Day 3, and our last few hours. We’d had enough of Amsterdam (well, not quite, I loved the city, but we had another plan). We decided to explore Rotterdam on the way back to the airport and our night flight home. I was curious to revisit my ‘Hometown’ and since it was easy to take trains, why not?
So we found ourselves on a comfy train, enjoying views of the pretty Dutch countryside, full of windmills and oreo-patterned cows grazing languidly. Its not scenery that stops you in your tracks or takes your breath away as such, but there is something peaceful and romantic about it, its no wonder all the Dutch masters had plenty of inspiration on their door-step. Rotterdam, in contrast to A’dam, is modern, gritty and young, being mostly rebuilt after World War Two. We walked across one of the incredible bridges to get a good view of the River Mass below.
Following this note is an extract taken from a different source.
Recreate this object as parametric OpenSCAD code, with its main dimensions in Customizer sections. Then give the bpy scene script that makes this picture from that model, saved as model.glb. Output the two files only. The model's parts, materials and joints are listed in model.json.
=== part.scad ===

Rotterdam has so much history for our family, I was born there, like dad. I missed him more than ever standing there on that bridge, watching barges pass beneath us, each laden with containers. I thought of him, in another port city on the other side of the world, and how he started here. I wonder what he would have thought, back when he was 20, if he knew all the places he would see along the way.
We also squeezed in one last museum- the Van Beuningen (dad’s old high school’s neighbour- he would pop in to its café), another beauty stuffed full of art and with some fun interactive exhibitions. Being in Rotterdam brought back memories of living there when I was young. They came back strongly, as if a gate had been opened in my mind somewhere, and I could remember things like driving with mum to go shopping, visiting the Euromast nearby, wishing I did’t have to go to school so I could play at home. I wasn’t expecting to feel such strong emotions. I guess I’ll have to come back to revisit, maybe with dad next time.
One more train ride and we were back at the airport, aching feet and all.
Practical stuff:
Getting here- Its easiest to fly to Schipol Airport and then take a train to the city centre- its easy to buy tickets at the airport and jump straight on a direct train.
Getting around- Make use of the good public transport system; buses, trams and trains are all easy to use and are fast and efficient.
Accommodation- By all means use Airbnb at your own risk. If you want to self-cater, you can also try Owners Direct. Hotels are expensive, especially in the Museum Plein Area, but will save you a bit of a walk. If you want a real Amsterdam Experience, stay in a converted house boat on a canal!
Things to do- You can buy an Amsterdam Card which gives you free entrance to many museums and other attractions, but since we could get student discounts at most of the places we wanted to go, we didn’t bother. Another popular activity is a canal tour, which we didn’t have time for. If you want to explore another Dutch city, like Rotterdam, its easy to take the train for a day trip. This website has info on everything about A’dam, its quite helpful.
Overall- I really loved Amsterdam, it had a relaxed feel for a city but was still buzzy and the people friendly. It was super hot when we visited which made it tiring at times, but hey, I’ll take it over rain any day! I’m happy we also chose to see Rotterdam, even thought it was a fleeting visit. Visiting two cities for the price of one is never a bad idea…
Thanks to Maya for the amazing pictures and art expertise (you don’t need a guide with her around)! And keep a look-out for more 72 hour guides on the blog.
It’s so nice to read about Holland and how you experienced it after all these years. We have to do Rotterdam again there are so many more interesting and fun places to go. Beautiful photos as well.
yes we all need to go back together so you can show us all your favourite places!
I really liked this guide, it’s so well written. the bit on Rotterdam… bittersweet. thanks for this 🙂
aww glad you liked it! thanks for the photos 🙂
Hi, Very nicely written – the text and the photos go really well together.